Involvement of α7 nAChR subtype in rat oxaliplatin-induced neuropathy: Effects of selective activation

- Alpha7 nAChR is down-regulated during oxaliplatin-induced neuropathy.
- Repeated treatments with a new selective agonist restore receptor levels reducing pain.
- Alpha7 nAChR agonists protect by oxaliplatin-induced nervous damage.
- Alpha7 nAChR stimulation increased glial cell number in a region-specific manner.
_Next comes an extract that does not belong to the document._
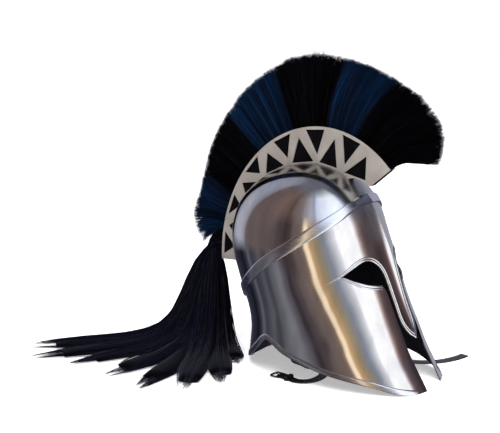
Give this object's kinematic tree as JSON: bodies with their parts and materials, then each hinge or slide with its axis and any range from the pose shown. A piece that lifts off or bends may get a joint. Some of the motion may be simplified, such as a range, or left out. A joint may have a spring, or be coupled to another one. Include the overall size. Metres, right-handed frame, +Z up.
{
  "type": "corinthian helmet",
  "caption": "Polished steel Corinthian helmet with pierced crest holder, banded black and blue brush crest, long tail plume and chin strap.",
  "frame": {"origin": "the floor point where the underside of the neck guard rests, in the helmet's middle plane", "axes": "+Z up from the floor it rests on, the face looks along -Y, +X is the wearer's left"},
  "size_m": [0.3528, 0.5643, 0.4209],
  "materials": {
    "mirror_steel": "mirror polished",
    "satin_steel": "satin",
    "core_black": "painted black",
    "hair_black": "dyed stiff hair",
    "hair_blue": "dyed stiff hair",
    "leather_black": "smooth",
    "buckle_black": "blackened"
  },
  "bodies": {
    "root": {"helmet_shell": "mirror_steel", "brow_band": "mirror_steel", "crest_core": "core_black", "crest_plate_right": "satin_steel", "crest_plate_left": "satin_steel", "plume_nape_blue": "hair_blue", "plume_back_black": "hair_black", "plume_back_blue": "hair_blue", "plume_top_black": "hair_black", "plume_front_blue": "hair_blue", "plume_front_black": "hair_black", "plume_tail": "hair_black", "chin_strap_right": "leather_black", "strap_fold_right": "leather_black", "strap_keeper_right": "leather_black", "strap_buckle_right": "buckle_black", "strap_rivet_right": "mirror_steel", "chin_strap_left": "leather_black", "strap_rivet_left": "mirror_steel"}
  },
  "joints": []
}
Oxaliplatin, unlike other platinum anticancer agents, has only mild toxic effects on the hematopoietic, urinary and gastrointestinal systems. Its dose-limiting side effect is neurotoxicity that may evolve to a neuropathic syndrome which is difficult to treat.In this study we treated rats with oxaliplatin (2.4 mg/kg/day intraperitoneally, for 3 weeks), and observed that expression levels of the α7 nicotinic acetylcholine receptor (nAChR) subunit were dramatically decreased both in the peripheral and central nervous system. The repeated administration (30 mg/kg/day per os, for 3 weeks) of (R)-ICH3, the most active enantiomer of a novel α7 nAChR agonist, and of PNU-282987 prevented the receptor down-regulation. On the other hand, both agonists per se up-regulated the α7 nAChR subunit compared to control. (R)-ICH3 and PNU-282987 significantly reduced oxaliplatin-dependent alterations of the pain threshold when noxious or non-noxious stimuli were used. Further ex vivo analysis highlighted their neuroprotective effects in dorsal root ganglia and peripheral nerves. The two agonists did not prevent the increase in microglia cell number induced by oxaliplatin in the central nervous system. Astrocyte density was enhanced by the agonist treatment in the spinal cord, thalamus and somatosensory area 1 as opposed to the effects of oxaliplatin treatment. (R)-ICH3 and PNU-282987 per se increased glial cell number in a region-specific manner.In summary, α7 nAChR is involved in oxaliplatin-dependent neuropathology and the agonists (R)-ICH3 and PNU-282987 reduce pain and protect nervous tissue with concomitant glial activation. Since glial cells play a role both in pain and in neuroprotection, an α7 AChR-dependent modulation of glial functions is suggested to distinguish rescue signals from the pathological pain-mediating pathway.